Gesprokkeld in de Hagelandse vallei
Op waarnemingen.be kan men alle mogelijke natuurobservaties kwijt. Elke waarneming, hoe onbeduidend ook, draagt bij tot een geweldige verzameling aan gegevens over wat er leeft en beweegt in onze gemeente. In deze rubriek worden enkele opvallende waarnemingen nader toegelicht.
Onderstaande soorten werden waargenomen gedurende de afgelopen maanden en zijn erg algemeen. Toch zie je ze niet bij een eerste oogopslag. De aandachtige waarnemer weet ze echter wel te vinden.
2023_nr_1_gesprokkeld_in_de_hagelandse_vallei_-_1.jpg

Zwartkop (Sylvia atricapilla)
Met een lengte van 13,5 tot 15 cm en een gewicht van 14 tot 20g, is de zwartkop een van de kleinere vogeltjes maar wel nog groter dan bv het winterkoninkje en zelfs tweemaal zo zwaar als het goudhaantje.
De naam verklapt zijn belangrijkste herkenbaarheid: het bovenste gedeelte van de kop is pikzwart. Tenminste bij de mannetjes is dat zo. Wijfjes hebben een eerder karamelkleurige bovenkruin.
De zwartkop is een algemeen voorkomende vogel, het habitat is erg verscheiden gaande van landelijke gebieden tot een stedelijke omgeving. Eveneens in grote tuinen die bomen en struiken bevatten, voelt de soort zich thuis. Een meidoornhaag verdient zeker een nadere inspectie, een prikkende afrader voor rondsluipende katten en andere belagers af om naderbij te klimmen. Ruige hoeken in steden kunnen deze zanger ook bekoren.
Het mannetje bouwt doorgaans een aantal ruwe ‘aanzetten’, waaruit het vrouwtje haar keuze maakt. Het geselecteerde nest wordt dan door beide vogels verder afgewerkt. Zwartkoppen zijn monogaam maar de paarband houdt meestal niet langer dan één broedseizoen stand.
De zwartkop eet tijdens het broedseizoen vooral insecten. Daarmee worden ook de jongen gevoed. Buiten het broedseizoen staan in hoofdzaak bessen en andere vruchten op het menu. Het koppel heeft 1 legsel per broedseizoen, in perfecte omstandigheden soms 2.
Omwille van zijn uitmuntende zangcapaciteiten, wordt de zwartkop ook wel de maartse nachtegaal genoemd, aangezien het een van de eerste trekvogels is die terugkeert naar onze contreien. Die zangkunsten deed vroeger heel wat exemplaren in een kooitje belanden. Dat is nu gelukkig niet meer het geval.

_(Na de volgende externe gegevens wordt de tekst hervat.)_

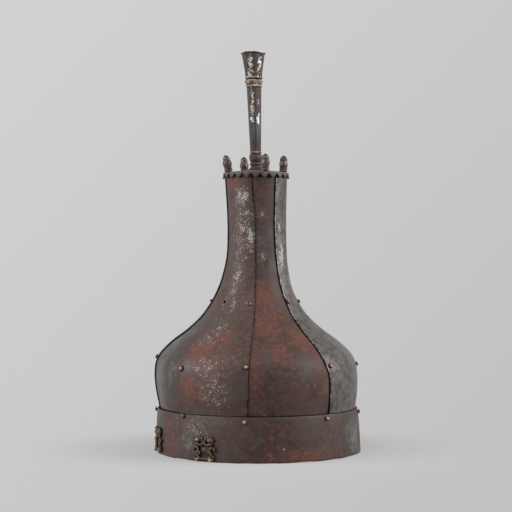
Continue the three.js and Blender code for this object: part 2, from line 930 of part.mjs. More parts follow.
// A stem of the mounts: its flat-backed section carried along a curve in the XY plane, with
// Z away from the band and both ends drawn thinner
function stem(shares) {
  const points = shares.map(
    ([across, up]) => new THREE.Vector2(mountWidth * across, mountHeight * up),
  );
  const steps = Math.max(points.length - 1, stemSteps);
  const curve = new THREE.SplineCurve(points);
  const rings = [];
  for (let i = 0; i <= steps; i++) {
    const along = i / steps;
    const size = lerp(stemTipShare, 1, Math.min(1, Math.min(along, 1 - along) / stemTaperShare));
    const centre = curve.getPoint(along);
    const tangent = curve.getTangent(along);
    rings.push(
      stemSectionShares.map(([across, out]) => {
        const reach = (across * size * mountStemWidth) / 2;
        return new THREE.Vector3(
          centre.x + tangent.y * reach,
          centre.y - tangent.x * reach,
          out * size * mountStemDepth,
        );
      }),
    );
  }
  return sweptSolid(rings);
}

// A closed solid from rings of points, each ring counterclockwise as seen from its front
function sweptSolid(rings) {
  const sides = rings[0].length;
  const corners = [];
  const last = (rings.length - 1) * sides;
  for (let ring = 0; ring < rings.length - 1; ring++) {
    for (let side = 0; side < sides; side++) {
      const a = ring * sides + side;
      const b = ring * sides + ((side + 1) % sides);
      corners.push(a, b, b + sides, a, b + sides, a + sides);
    }
  }
  for (let side = 1; side < sides - 1; side++) {
    corners.push(0, side + 1, side);
    corners.push(last, last + side, last + side + 1);
  }
  const geometry = new THREE.BufferGeometry().setFromPoints(rings.flat());
  geometry.setIndex(corners);
  return geometry;
}

const mirrored = (shares) => shares.map(([across, up]) => [-across, up]);

// A domed boss at the heart of a scroll
function boss([across, up]) {
  const profile = [
    [0, 0],
    ...bossDomeShares.map(([swell, rise]) => [mountBossRadius * swell, mountBossDepth * rise]),
    [0, mountBossDepth],
  ];
  const geometry = turned(profile, mountBossSides);
  return geometry.translate(mountWidth * across, mountHeight * up, 0);
}

// A pin from the mount's back through the band, clenched inside it
function mountPin([across, up]) {
  const clench = -pieceGap * 2 - bandThickness;
  const profile = [
    [0, clench - mountPinPeenDepth],
    [mountPinPeenRadius * peenTipShare, clench - mountPinPeenDepth],
    [mountPinPeenRadius, clench],
    [mountPinRadius, clench],
    [mountPinRadius, mountStemDepth / 2],
    [0, mountStemDepth / 2],
  ];
  const geometry = turned(profile, mountPinSides);
  return geometry.translate(mountWidth * across, mountHeight * up, 0);
}

// Bends a flat piece, X across and Y up with Z outwards, onto the band's face
function bentOntoBand(geometry, azimuth, foot) {
  const places = geometry.attributes.position;
  for (let i = 0; i < places.count; i++) {
    const height = foot + places.getY(i);
    const { radius } = bandFace(height);
    const turn = degToRad(azimuth) + places.getX(i) / bandRimRadius;
    const point = around(radius + pieceGap + places.getZ(i), turn, height);
    places.setXYZ(i, point.x, point.y, point.z);
  }
  return geometry;
}

function browMount([azimuth, footShare]) {
  const halves = [sideStemShares, footStemShares, spurStemShares, leafStemShares];
  const stems = [...halves, ...halves.map(mirrored), bowStemShares, baseStemShares];
  const flat = join([...stems.map(stem), ...bossShares.map(boss), ...pinShares.map(mountPin)]);
  return bentOntoBand(flat, azimuth, bandHeight * footShare);
}

// The band's holes for one mount's pins
function mountPinHoles([azimuth, footShare]) {
  return pinShares.map(([across, up]) => {
    const height = bandHeight * footShare + mountHeight * up;
    const turn = degToRad(azimuth) + (mountWidth * across) / bandRimRadius;
    return bandCutter(mountPinRadius + pieceGap, turn, height);
  });
}

// Shifts a piece sideways by the bowl's lean at each height
function leaned(geometry) {
  const places = geometry.attributes.position;
  for (let i = 0; i < places.count; i++) {
    const lean = bowlLean * leanShare(places.getZ(i) / plateTopHeight);
    places.setX(i, places.getX(i) - lean);
  }
  return geometry;
}

function mesh(name, geometry, finish) {
  const shown = leaned(geometry.index ? geometry.toNonIndexed() : geometry);
  shown.computeVertexNormals();
  const piece = new THREE.Mesh(shown, new THREE.MeshStandardMaterial(finish));
  piece.name = name;
  return piece;
}

function bowl() {
  const group = new THREE.Group();
  for (let number = 0; number < plateCount; number++) {
    const kind = number % 2 ? "raised_plate" : "under_plate";
    const name = `${kind}_${Math.floor(number / 2) + 1}`;
    group.add(mesh(name, plate(number), ironFinish));
  }
  for (const { row, seam, grip, place, outward } of seats) {
    const name = `rivet_${row}_${seam + 1}`;
    if (lostRivets.includes(name)) continue;
    group.add(mesh(name, seated(rivet(grip), place, outward), rivetFinish));
  }
  return group;
}

function band() {
  const group = new THREE.Group();
  group.add(mesh("brow_band", browBand(), bandFinish));
  lapRivetSeats().forEach(({ grip, place, outward }, i) => {
    const name = `lap_rivet_${i + 1}`;
    group.add(mesh(name, seated(rivet(grip), place, outward), rivetFinish));
  });
  mountPlaceShares.forEach((place, i) => {
    group.add(mesh(`brow_mount_${mountPlaceNames[i]}`, browMount(place), giltFinish));
  });
  return group;
}

function crown() {
  const group = new THREE.Group();
  group.add(mesh("crown_cap", crownCap(), bandFinish));
  for (let number = 0; number < knobAzimuths.length; number++) {
    const { place, outward } = knobSeat(number);
    group.add(mesh(`knob_${number + 1}`, seated(knob(), place, outward), knobFinish));
  }
  group.add(mesh("plume_tube", plumeTube(), tubeFinish));
  group.add(mesh("tenon_washer", tenonWasher(), ironFinish));
  return group;
}

const helmet = new THREE.Group();
helmet.add(bowl(), band(), crown());

export default helmet;
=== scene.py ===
# %% [markdown]
# # A tall riveted plate helmet, dressed for its portrait
#
# The real object is a bottle-shaped iron helmet. Eight plates are drawn up from a round bowl into a
# long neck, a brow band goes round the rim, a toothed cap with four buds closes the neck, and an
# eight-sided tube for a plume stands on top. The CAD model holds these solids in flat facets. This
# script puts smooth, hammered and rusted pieces in their places, stands them on a pale floor and
# looks at them from where the photograph was taken.
#
# It is a lesson in cells. A text cell says what a piece is and how it could be made, and the short
# code cells after it make the piece and print what came out.

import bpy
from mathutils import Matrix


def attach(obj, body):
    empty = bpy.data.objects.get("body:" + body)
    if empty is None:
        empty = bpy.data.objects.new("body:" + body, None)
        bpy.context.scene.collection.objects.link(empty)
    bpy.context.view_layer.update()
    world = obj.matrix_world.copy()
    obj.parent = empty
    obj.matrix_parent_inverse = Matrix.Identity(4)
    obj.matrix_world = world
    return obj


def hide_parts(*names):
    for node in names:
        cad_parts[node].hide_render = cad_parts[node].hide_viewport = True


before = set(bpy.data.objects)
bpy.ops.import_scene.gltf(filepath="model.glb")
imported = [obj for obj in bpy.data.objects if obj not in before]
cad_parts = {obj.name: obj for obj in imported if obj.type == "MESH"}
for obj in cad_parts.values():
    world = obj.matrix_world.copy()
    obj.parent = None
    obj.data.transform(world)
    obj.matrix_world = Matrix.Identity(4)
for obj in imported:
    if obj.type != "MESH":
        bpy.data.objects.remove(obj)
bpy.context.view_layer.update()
print("CAD nodes:", len(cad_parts))

# %% Modules and the millimetre
import math
import random
from bisect import bisect_right
from functools import partial

import bpy
import numpy as np
from mathutils import Matrix, Vector, noise

MM = 0.001  # Blender works in metres, the smith and this script in millimetres

# %% [markdown]
# ## Camera
#
# The rim and the crown cap both show as flat ellipses, one from above and one nearly edge on. Their
# openings put the eye 204.5 mm above the rim and about 1.6 m away, looking level. A long lens from
# there gives 1.06 mm to a pixel at the helmet's middle.

# %% Set the camera where the photograph's was
FOCAL_PIXELS, PICTURE_PIXELS = 1500, 512
SENSOR_WIDTH = 36
EYE = (-2.9, -1590, 204.5)
camera_data = bpy.data.cameras.new("portrait_camera")
camera_data.sensor_width = SENSOR_WIDTH
camera_data.lens = SENSOR_WIDTH * FOCAL_PIXELS / PICTURE_PIXELS
camera_data.shift_y = 1 / PICTURE_PIXELS
camera = bpy.data.objects.new("portrait_camera", camera_data)
camera.location = Vector(EYE) * MM
camera.rotation_euler = (math.radians(90), 0, 0)
bpy.context.scene.collection.objects.link(camera)
bpy.context.scene.camera = camera
bpy.context.scene.view_settings.view_transform = "Standard"
print("lens:", round(camera_data.lens, 1), "mm")

# %% [markdown]
# ## Colours and nodes
#
# A colour read off a screen is an sRGB value, and shaders work in linear light, so one function
# turns hex values into linear ones. One more function adds any node. What a node does is written
# down once, as a recipe: its kind, its settings, the output that is used, and the sockets that
# values go to.


# %% Colours, and one function for every node
def colour(hex_value):
    """An sRGB hex value as linear red, green, blue and alpha."""
    channels = [(hex_value >> shift & 255) / 255 for shift in (16, 8, 0)]
    return [c / 12.92 if c <= 0.04045 else ((c + 0.055) / 1.055) ** 2.4 for c in channels] + [1]


def add_node(tree, recipe, *values, **more_settings):
    """Adds the node of a recipe, puts the values into its sockets in the recipe's order and returns
    its output. A value may be another node's output."""
    kind, settings, output, *sockets = recipe
    node = tree.nodes.new(kind)
    for name, value in {**settings, **more_settings}.items():
        setattr(node, name, value)
    for name, value in zip(sockets, values):
        if isinstance(value, bpy.types.NodeSocket):
            tree.links.new(value, node.inputs[name])
        else:
            node.inputs[name].default_value = value
    return node.outputs[output] if node.outputs else None


def own_nodes(owner):
    """The node tree of a material or a world, emptied."""
    owner.use_nodes = True
    owner.node_tree.nodes.clear()
    return owner.node_tree


# %% Recipes that several materials share
PLACE = ("ShaderNodeTexCoord", {}, "Object")
NOISE = ("ShaderNodeTexNoise", {}, 0, "Vector", "Scale", "Detail", "Roughness")
PAINTED = ("ShaderNodeAttribute", {}, "Fac")
TIMES = ("ShaderNodeMath", {"operation": "MULTIPLY"}, 0, 0, 1)
WEIGH = ("ShaderNodeMath", {"operation": "MULTIPLY_ADD"}, 0, 0, 1, 2)  # value, factor, extra
LARGER = ("ShaderNodeMath", {"operation": "MAXIMUM"}, 0, 0, 1)
RANGE_SOCKETS = ("Value", "From Min", "From Max", "To Max")
EVEN = ("ShaderNodeMapRange", {}, 0, *RANGE_SOCKETS)
# 0 below low and 1, or what is given, above high. With low above high it falls.
SMOOTH = ("ShaderNodeMapRange", {"interpolation_type": "SMOOTHSTEP"}, 0, *RANGE_SOCKETS)
LAYER = ("ShaderNodeMix", {"data_type": "RGBA"}, 2, 0, 6, 7)  # share, colour under, colour over
BUMP = ("ShaderNodeBump", {}, 0, "Height", "Distance", "Strength")
SHADER_SOCKETS = ("Base Color", "Roughness", "Metallic", "Specular IOR Level", "Normal")
SHADER = ("ShaderNodeBsdfPrincipled", {}, 0, *SHADER_SOCKETS)
SURFACE = ("ShaderNodeOutputMaterial", {}, None, "Surface")
BLENDED = ("ShaderNodeMixShader", {}, 0, 0, 1, 2)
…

De najaarstrek vindt plaats van augustus tot eind oktober.
De vogels overwinteren in Zuid-Europese landen zoals Spanje of Noord-Afrika (Marokko).
Om onze talenkennis wat aan te scherpen, nog enkele vertalingen:
Frans: fauvette à tête noire
Engels: Eurasian Blackcap
Duits: Mönchsgrasmücke
Speenkruid (Ranunculus ficaria)
Dit plantje is een van de vroegste voorjaarsbloeiers. Vanaf maart komt het op verschillende groeiplaatsen voor maar wel op vochtige plaatsen en liefst in de schaduw.

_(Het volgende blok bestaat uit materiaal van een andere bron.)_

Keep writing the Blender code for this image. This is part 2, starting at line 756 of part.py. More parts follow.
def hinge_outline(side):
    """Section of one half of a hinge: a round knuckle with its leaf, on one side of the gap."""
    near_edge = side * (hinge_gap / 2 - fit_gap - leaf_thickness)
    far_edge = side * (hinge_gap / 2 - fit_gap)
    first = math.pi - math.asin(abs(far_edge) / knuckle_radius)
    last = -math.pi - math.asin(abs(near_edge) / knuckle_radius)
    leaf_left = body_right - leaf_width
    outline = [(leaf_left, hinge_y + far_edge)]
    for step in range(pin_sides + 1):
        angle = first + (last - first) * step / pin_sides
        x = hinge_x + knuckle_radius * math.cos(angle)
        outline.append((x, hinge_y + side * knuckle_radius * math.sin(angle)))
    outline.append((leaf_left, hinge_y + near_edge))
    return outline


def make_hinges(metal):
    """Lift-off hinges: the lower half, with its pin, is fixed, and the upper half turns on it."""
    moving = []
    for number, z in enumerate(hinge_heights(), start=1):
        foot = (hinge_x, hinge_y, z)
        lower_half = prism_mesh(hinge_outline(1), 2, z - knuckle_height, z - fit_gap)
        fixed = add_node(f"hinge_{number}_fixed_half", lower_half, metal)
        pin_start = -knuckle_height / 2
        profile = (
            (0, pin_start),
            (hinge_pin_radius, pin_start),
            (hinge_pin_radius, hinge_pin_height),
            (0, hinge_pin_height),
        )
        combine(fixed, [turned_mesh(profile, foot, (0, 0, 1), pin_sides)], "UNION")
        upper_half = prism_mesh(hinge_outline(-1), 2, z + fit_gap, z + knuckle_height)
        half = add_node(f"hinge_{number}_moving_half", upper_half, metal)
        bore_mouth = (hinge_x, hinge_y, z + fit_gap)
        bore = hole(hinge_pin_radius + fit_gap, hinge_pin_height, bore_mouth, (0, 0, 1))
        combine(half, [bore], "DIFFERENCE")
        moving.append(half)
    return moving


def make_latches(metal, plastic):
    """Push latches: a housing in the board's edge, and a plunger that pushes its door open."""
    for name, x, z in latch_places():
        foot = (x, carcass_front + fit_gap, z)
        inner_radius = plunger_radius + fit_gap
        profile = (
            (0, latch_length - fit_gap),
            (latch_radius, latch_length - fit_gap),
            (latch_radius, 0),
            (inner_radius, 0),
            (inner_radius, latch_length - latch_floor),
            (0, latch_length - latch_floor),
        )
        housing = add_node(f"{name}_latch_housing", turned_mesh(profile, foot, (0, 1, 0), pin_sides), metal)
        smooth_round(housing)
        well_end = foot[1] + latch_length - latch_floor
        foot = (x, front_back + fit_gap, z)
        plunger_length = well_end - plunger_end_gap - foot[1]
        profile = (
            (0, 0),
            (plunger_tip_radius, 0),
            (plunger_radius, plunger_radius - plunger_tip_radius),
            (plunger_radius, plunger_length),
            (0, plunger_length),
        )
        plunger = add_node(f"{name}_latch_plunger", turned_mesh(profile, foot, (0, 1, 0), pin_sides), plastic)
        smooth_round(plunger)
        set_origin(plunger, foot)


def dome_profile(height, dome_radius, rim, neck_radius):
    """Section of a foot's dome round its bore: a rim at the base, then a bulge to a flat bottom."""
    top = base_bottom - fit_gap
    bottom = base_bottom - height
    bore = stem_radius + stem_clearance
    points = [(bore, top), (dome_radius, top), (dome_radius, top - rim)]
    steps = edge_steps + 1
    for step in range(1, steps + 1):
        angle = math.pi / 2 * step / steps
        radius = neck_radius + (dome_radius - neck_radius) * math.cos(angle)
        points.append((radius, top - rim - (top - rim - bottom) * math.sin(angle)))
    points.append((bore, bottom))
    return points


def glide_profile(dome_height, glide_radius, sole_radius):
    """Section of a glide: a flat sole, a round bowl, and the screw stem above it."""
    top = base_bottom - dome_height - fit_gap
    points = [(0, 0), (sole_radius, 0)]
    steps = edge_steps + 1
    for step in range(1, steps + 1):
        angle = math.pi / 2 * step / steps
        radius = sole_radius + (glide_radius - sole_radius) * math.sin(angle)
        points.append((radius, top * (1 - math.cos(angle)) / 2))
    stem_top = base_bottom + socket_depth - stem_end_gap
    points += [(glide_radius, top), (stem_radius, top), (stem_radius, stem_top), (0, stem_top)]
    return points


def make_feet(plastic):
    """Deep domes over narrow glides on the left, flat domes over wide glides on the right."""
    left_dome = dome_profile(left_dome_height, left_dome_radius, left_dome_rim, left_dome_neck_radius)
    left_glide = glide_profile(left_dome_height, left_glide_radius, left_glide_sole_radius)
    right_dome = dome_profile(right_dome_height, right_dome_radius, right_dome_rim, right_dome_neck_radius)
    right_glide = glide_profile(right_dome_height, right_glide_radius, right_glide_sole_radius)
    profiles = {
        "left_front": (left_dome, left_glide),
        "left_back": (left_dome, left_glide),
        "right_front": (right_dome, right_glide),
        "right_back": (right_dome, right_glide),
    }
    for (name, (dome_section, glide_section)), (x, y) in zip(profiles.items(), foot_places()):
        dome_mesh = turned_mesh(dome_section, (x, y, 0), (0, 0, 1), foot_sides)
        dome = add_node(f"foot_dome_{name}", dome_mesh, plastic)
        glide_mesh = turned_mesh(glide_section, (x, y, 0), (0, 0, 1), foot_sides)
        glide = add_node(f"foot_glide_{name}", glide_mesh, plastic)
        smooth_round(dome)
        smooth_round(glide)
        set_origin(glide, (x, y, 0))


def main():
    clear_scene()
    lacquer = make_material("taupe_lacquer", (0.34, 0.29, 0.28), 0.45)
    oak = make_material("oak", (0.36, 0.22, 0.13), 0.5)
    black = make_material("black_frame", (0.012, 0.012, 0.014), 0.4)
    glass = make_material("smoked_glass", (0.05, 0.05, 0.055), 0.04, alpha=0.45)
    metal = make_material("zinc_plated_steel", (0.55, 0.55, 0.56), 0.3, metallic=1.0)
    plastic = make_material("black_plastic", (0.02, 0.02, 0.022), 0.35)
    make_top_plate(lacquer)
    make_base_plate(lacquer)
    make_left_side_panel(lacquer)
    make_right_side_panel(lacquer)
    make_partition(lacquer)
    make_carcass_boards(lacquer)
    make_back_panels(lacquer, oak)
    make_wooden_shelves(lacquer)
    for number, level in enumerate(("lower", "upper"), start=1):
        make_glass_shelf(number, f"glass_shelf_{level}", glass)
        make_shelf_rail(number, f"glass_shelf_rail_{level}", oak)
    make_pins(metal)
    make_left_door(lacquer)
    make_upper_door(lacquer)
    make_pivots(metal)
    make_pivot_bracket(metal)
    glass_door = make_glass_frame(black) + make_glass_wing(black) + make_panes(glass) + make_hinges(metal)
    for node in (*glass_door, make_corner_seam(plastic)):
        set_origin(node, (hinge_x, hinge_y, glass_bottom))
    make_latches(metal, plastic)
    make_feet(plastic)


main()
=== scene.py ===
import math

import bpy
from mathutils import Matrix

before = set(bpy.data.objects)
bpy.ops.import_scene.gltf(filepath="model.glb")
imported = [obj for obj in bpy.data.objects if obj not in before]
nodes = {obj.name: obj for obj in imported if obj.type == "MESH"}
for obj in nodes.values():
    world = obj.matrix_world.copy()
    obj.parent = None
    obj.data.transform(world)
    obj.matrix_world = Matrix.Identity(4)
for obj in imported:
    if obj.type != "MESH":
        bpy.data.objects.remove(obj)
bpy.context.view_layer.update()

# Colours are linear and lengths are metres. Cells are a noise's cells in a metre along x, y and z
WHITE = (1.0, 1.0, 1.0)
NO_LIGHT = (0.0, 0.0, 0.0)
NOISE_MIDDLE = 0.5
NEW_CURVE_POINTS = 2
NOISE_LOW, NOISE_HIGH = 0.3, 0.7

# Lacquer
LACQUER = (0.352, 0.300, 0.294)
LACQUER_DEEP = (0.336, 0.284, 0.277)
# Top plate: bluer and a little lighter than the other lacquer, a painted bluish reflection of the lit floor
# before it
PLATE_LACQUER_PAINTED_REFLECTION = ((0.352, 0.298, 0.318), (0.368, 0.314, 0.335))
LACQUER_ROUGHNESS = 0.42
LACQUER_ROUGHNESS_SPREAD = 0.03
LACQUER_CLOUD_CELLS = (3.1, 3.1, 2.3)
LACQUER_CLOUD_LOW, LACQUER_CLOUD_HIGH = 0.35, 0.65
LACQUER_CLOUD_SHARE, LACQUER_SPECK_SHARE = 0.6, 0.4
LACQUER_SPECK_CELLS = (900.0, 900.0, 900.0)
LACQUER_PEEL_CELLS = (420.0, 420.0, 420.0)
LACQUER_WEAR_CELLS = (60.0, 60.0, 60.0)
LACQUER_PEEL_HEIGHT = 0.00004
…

Graven we een plantje uit, dan zien we tussen de wortels een groot aantal bruinwitte vijgvormige knolletjes. Dit zijn de wortelknolletjes – ook wel wortelbroed genoemd – waarmee de plant de winter overleeft. De vermeerdering geschiedt ook vooral door middel van deze knolletjes. Waar hij zich goed voelt, gaat de vermeerdering snel en kan deze soort massaal aanwezig zijn als een kamerbreed tapijt van groenglanzende ronde blaadjes en felgele bloemen.

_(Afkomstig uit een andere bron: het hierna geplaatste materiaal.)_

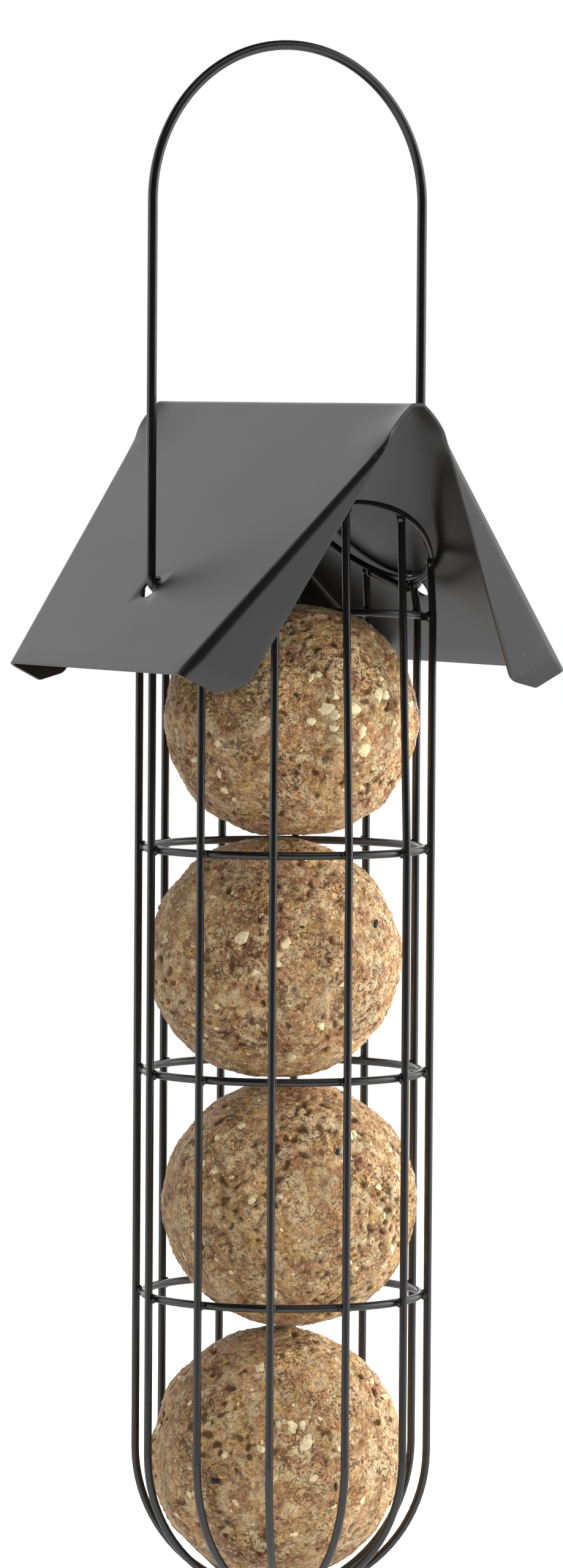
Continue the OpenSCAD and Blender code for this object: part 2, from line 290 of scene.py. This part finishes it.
class Tree:
    """A node tree that nodes are added to in one way"""

    def __init__(self, tree):
        self.tree = tree
        tree.nodes.clear()

    def node(self, kind, settings=None, inputs=None):
        """Adds a node with its settings, and with numbers or links as its inputs"""
        node = self.tree.nodes.new(kind)
        for name, value in (settings or {}).items():
            setattr(node, name, value)
        for key, value in (inputs or {}).items():
            if isinstance(value, Value):
                self.tree.links.new(value.socket, node.inputs[key])
            else:
                node.inputs[key].default_value = value
        return Outputs(self, node)

    def mix(self, factor, first, second):
        """Colours mixed: numbers stand for greys, and three numbers for a colour"""

        def shade(value):
            if isinstance(value, Value):
                return value
            if isinstance(value, (int, float)):
                value = (value,) * 3
            return (*value, 1.0)

        inputs = {0: factor, 6: shade(first), 7: shade(second)}
        return self.node("ShaderNodeMix", {"data_type": "RGBA"}, inputs)[2]

    def noise(self, at, scale, detail=2.0, roughness=0.5):
        """Cloudy noise, as one number or as a colour of three"""
        inputs = {
            "Vector": at,
            "Scale": scale,
            "Detail": detail,
            "Roughness": roughness,
        }
        return self.node("ShaderNodeTexNoise", None, inputs)

    def cells(self, at, scale, feature="F1"):
        """Irregular cells, each with a colour of its own"""
        inputs = {"Vector": at, "Scale": scale}
        return self.node("ShaderNodeTexVoronoi", {"feature": feature}, inputs)

    def first(self, colour):
        """The red part of a colour, as a random number"""
        return self.node("ShaderNodeSeparateColor", None, {"Color": colour})["Red"]

    def second(self, colour):
        """The green part of a colour, as another random number"""
        return self.node("ShaderNodeSeparateColor", None, {"Color": colour})["Green"]

    def third(self, colour):
        """The blue part of a colour, as a third random number"""
        return self.node("ShaderNodeSeparateColor", None, {"Color": colour})["Blue"]

    def place(self):
        """The place of the shaded point in its piece"""
        return self.node("ShaderNodeTexCoord")["Object"]

    def bump(self, height, distance, strength):
        """A normal for fine relief that the mesh doesn't have"""
        inputs = {"Height": height, "Distance": distance, "Strength": strength}
        return self.node("ShaderNodeBump", None, inputs)["Normal"]

    def finish(self, **inputs):
        """The surface shader and the output"""
        named = {key.replace("_", " "): value for key, value in inputs.items()}
        for key, value in named.items():
            if key == "Base Color" and not isinstance(value, Value):
                named[key] = (*value, 1.0)
        shader = self.node("ShaderNodeBsdfPrincipled", None, named)
        self.node("ShaderNodeOutputMaterial", None, {"Surface": shader["BSDF"]})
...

Na enkele weken trekt deze kleine voorjaarsbode zich terug, de bloemen verdwijnen, de bladeren vergelen en verdorren en al snel is er bovengronds niets meer van te merken.
Vroeger werd de plant medicinaal toegepast (en heeft z’n naam niet gestolen): de wortels werden geperst, vermengd met wijn en het ontstane brouwsel werd gebruikt als een soort lotion tegen aambeien.
De geslachtsnaam Ranunculus is afgeleid van het Latijnse rana (kikker) en geeft aan dat de soort het best gedijt in vochtige omstandigheden.
Speenkruid is erg algemeen in Europa en West-Azië.